Cut the tuna steak diagonally into two-bite pieces. Brush them with oil and pan-fry until it’s cooked but still pink inside (or raw inside, if you prefer).
Remove the tuna from the pan, add soy sauce, sake, chopped garlic and heat until it boils. Put this “sauce “aside.
Cook the asparagus in the microwave for about 2 minutes, maximum power. Taste and if it’s cooked but still crunchy, it’s perfect. If it’s too tough, cook it for 30 more minutes.
Place the rice into a bowl, add the tuna pieces, the asparagus, sprinkle with furikake and wasabi leaves. Pour the garlicky sauce on tuna.
Serve with taberu rayu and soy sauce.
MY BALCONY GARDENING : PRUNING/TRIMMING/TOPPING/PINCHING CHILLI PEPPERS
I couldn’t publish this post without talking about my balcony garden’s development! Since my last post, I have been transplanting both the chilli and tomato seedlings into bigger pots, eating my mini-greenhouse-grown herbs, sowing quickly growing one-off herbs, such as coriander or dill…. and I started to prune my chilli plants, the stage (also called topping or trimming) I never skip in chilli growing process.

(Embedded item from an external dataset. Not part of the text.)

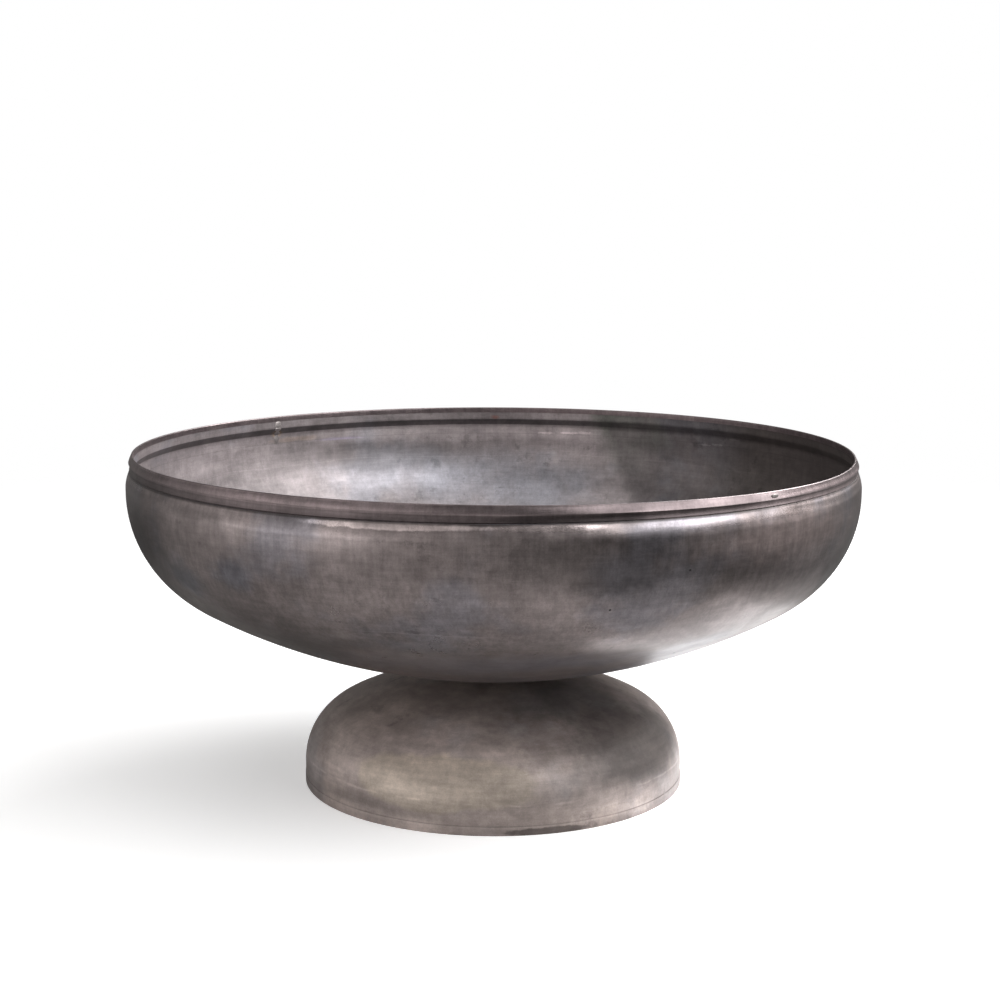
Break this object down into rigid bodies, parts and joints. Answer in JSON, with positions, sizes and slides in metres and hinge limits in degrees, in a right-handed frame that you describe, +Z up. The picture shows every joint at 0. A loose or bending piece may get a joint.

Topping strengthens the stalk and most of all, encourages branching.
If an early flower bud appears, pinching it stops small plants from flowering and having fruits too early (e.g.. in my climate it’s if they’re still indoors in March or April…). Early flowers mean that the plant puts all its strength into flowers and fruits instead of growing and becoming strong enough to bear lots of fruits.
In recent years I’ve been making experiments with pruned vs. untouched chilli plants and I’ve never regretted putting my scissors into action!
If you have a real big garden, you might choose not to worry about branching, but if you have a balcony or a patio, the shorter the plants, the better, so I prune all those which don’t branch naturally.
Topping can be done at different stages, but I prefer to start when the chilli plant is about 15cm high and has already about ten leaves. There is however an exception: when I see chilli buds too early (before they are placed outside), I pinch them off, regardless the size of the seedling.
Remove, cutting diagonally, the upper stalk part with two top bigger and also the upper tiny leaves, leaving 75-80% of the plant untouched.
If it’s because of the early buds, I either remove only them (if the seedling is small) or cut them off together with the surrounding upper leaves and upper part of the stalk.
I also prune other plants, but only chillies at the the young plant stage. The container tomato varieties I sow are tiny and seem to branch even at the small 5-cm seedling stage, so I don’t need to touch them. I do prune them later, but I’ll talk about it some other time.
I use special thin-stalk plant scissors, but well sharpened medium-sized scissors are also ok for small plants. For pinching you can use your fingers, but I prefer scissors too.
Do you also top the plants you grow? I’d love to learn about other gardeners’ experience!